C’es curieux chez les zwinglistes ce besoin d’être modiste 🙂
Qui sont ces "certains" : François Simon ? Il aurait osé ?
Et puis ces plats qui sont systématiquement une énumération de produits différents jusqu’à plus soif !
Un plat qui abime mon Lumix n’est pas digne de passer à la postérité ! C’est dit !
François, si le coup de l’énumération c’est pour charger Guilo-Guilo, franchement, vas goûter, ça te rappellera furieusement qq fulgurences d’une opération des grandes heures …
C’est top !
François, tu voulais bien dire "modeste" ? En effet, je ne fais pas (encore) dans la confection de chapeaux pour calotins !
Il y a des lapsus qui valent leur pesant de cacahuètes !
Un seul être vous manque, et tout est dépeuplé.
Un seul e vous manque et vous passer pour un calotin !
Aargh !
Je suis de l’avis de Paul,et en même temps je peux comprendre la déception quand l’émotion est absente.

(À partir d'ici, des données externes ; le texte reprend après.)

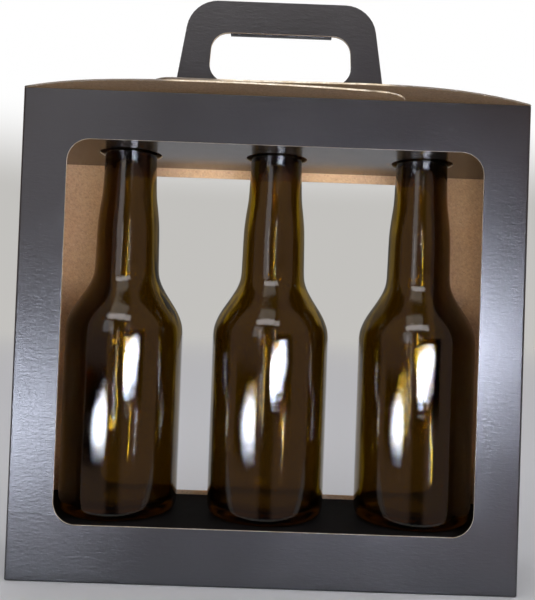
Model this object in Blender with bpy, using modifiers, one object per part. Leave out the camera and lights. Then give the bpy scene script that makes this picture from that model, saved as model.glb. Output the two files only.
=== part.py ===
# Cardboard carrier for three bottles: a tall tube of creased board with a window front and
# rear, a raised platform and a neck shelf inside it, a carrying handle of two layers, and two
# long end flaps whose slots slip over the handle and lock the top.
# Metres, +Z up, the front faces -Y, the origin is at the middle of the base.

import math

import bmesh
import bpy
import numpy as np
from mathutils import Vector

# Board and fits
BOARD = 0.0008
CREASE_GAP = 0.0003
HINGE_LIFT = 0.0003
QUARTER_TURN = math.pi / 2
CUT_OVERRUN = 0.02

# Bottle
BOTTLE_COUNT = 3
BOTTLE_DIAMETER = 0.061
BOTTLE_HEIGHT = 0.2105
BOTTLE_SPACING = 0.0166
SHOULDER_LENGTH = 0.0305
LOWER_NECK_DIAMETER = 0.0338
LOWER_NECK_LENGTH = 0.0255
NECK_WAIST_DIAMETER = 0.0322
NECK_TAPER_LENGTH = 0.020
UPPER_NECK_DIAMETER = 0.0282
UPPER_NECK_LENGTH = 0.0248
NECK_TOP_DIAMETER = 0.0268
FINISH_HEIGHT = 0.016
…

La règle de base devrait être,on vient manger uniquement si le chef est en cuisine.Enfin c’est mon avis et je comprendrais aisément qu’il soit unanimement partagé!
Bon week-end à tous
Petite question Pascal,
Est-il important pour vous de voir le chef, ne serait-ce que quelques instants, lorsque vous allez manger sous des cieux étoilés ?
Alfredo,
Oui j’aime voir en pleine lumière celui ou celle qui aura cuisiné pour moi,sous des cieux étoilés ou pas.Le seul critère déterminant pour moi lorsque je découvre une table,c’est juste de me donner envie d’y retourner.
Et pourquoi pas se boucher les oreilles et le nez également ?
Pour moi la vision est une dimension capitale en ce qui concerne la gastronomie. Nous avons dégusté au Terminus le menu saveur : http://www.hotel-terminus.ch/pdf...
Déjà l’énoncé des plats vous fait saliver. Après ce sont les yeux et le nez qui se régalent. Dommage en tout cas de se priver de telles oeuvres d’art.
Ca pourrait être marrant de faire cela à la maison dans le style jeu al dente avec Gilles Besse qui vous sert des plats alors que vous avez les yeux bandés pour voir dans quelle mesure l’absence de vision altère nos perceptions.